The ELN 2017 scheme is considered the current standard for risk classification in AML and is used to guide the type of consolidation therapy.5 Similar to other risk stratification systems, the ELN is useful in population-based studies. However, its ability to predict the fate of individuals is limited. The C-statistic of the ELN, a measure reflecting predictive accuracy is ∼60.1,2 A C-statistic of 100 indicates perfect concordance between the prediction provided by the model and actual outcome. In contrast, a C-statistic of 50 indicates random concordance. C-statistics values of 60 to 70, 70 to 80, and 80 to 90 are commonly considered reflective of poor, fair, and good concordance with predictions.6 The KB, which includes detailed clinical and genetic features, resulted in a modest but meaningful improvement in the C-statistic compared with ELN (68.9 vs 63.0).

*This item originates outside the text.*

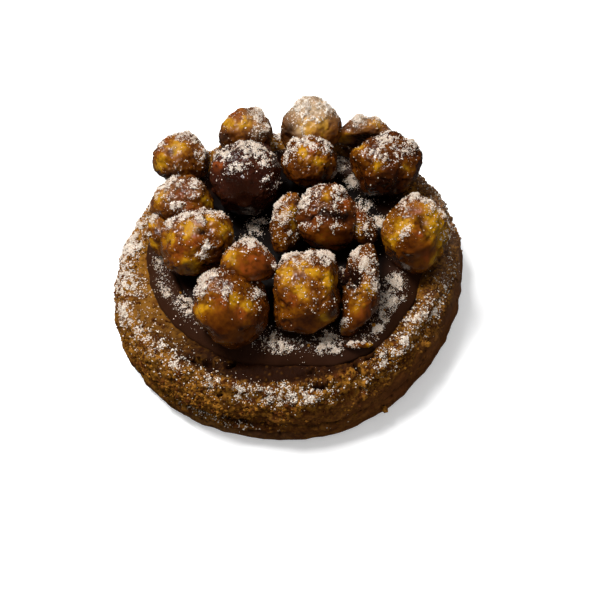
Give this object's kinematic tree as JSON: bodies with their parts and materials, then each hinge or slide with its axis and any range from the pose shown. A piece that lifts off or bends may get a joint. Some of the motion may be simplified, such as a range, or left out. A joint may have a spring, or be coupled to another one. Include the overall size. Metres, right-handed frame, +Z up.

Although the KB only partially accounts for variance in outcome, this still represents progress. Objective tools guiding clinical decision making can reduce the influence of personal biases, often involved in medical care.7
Then the question remains: How can we improve our ability to foresee the results of possible therapeutic paths in AML? As elegantly discussed by Estey and Gale,6 latent covariates, not captured in registries or clinical trials, contribute to imperfect prediction. However, by the law of diminishing returns, adding more features to the model will only marginally increase accuracy.8 Another consideration is the ratio between the effect and sample size. Mathematical simulations show that 5000 to 10 000 patients are needed to detect an association between a gene that has a moderate-size prognostic effect on outcome and is present in 1% of the population.1 Therefore, in the era of next-generation sequencing, huge collaborative registries should be formed to capitalize on the wealth of data available. Furthermore, methods such as shrinkage techniques and machine learning algorithms capable of dealing with high-dimensional data (ie, the number of features is high relative to the number of patients) are needed.9 Finally, with all humility, physicians must acknowledge that there is inherent uncertainty to prediction. It is unrealistic to expect that features at the beginning of a patient’s journey or even at the time of transplantation will unambiguously determine his fate. Instead, prediction should be dynamic, recalculating probabilities throughout the course based on previous events. This sort of Bayesian approach was recently applied in diffuse large B-cell lymphoma, yielding sequential individualized estimation of disease-free survival following diagnosis, interim, and end-of-treatment response evaluation.10
These caveats notwithstanding, the work presented in this manuscript gives us a glimpse of what the future can hold. Some physicians might be wary of black box computer-generated algorithms, fearful that they might threaten the contribution of clinical judgment to decision making. But indeed, these models use many more variables than any clinician could likely juggle in his or her head. Tools such as these complement our clinical experience and can only enhance our ability to make what very well could be lifesaving recommendations to our patients (see figure). When the stakes are as high as they are for HSCT, we must embrace every opportunity to steer our patients to safe harbor.
Conflict-of-interest disclosure: The authors declare no competing financial interests.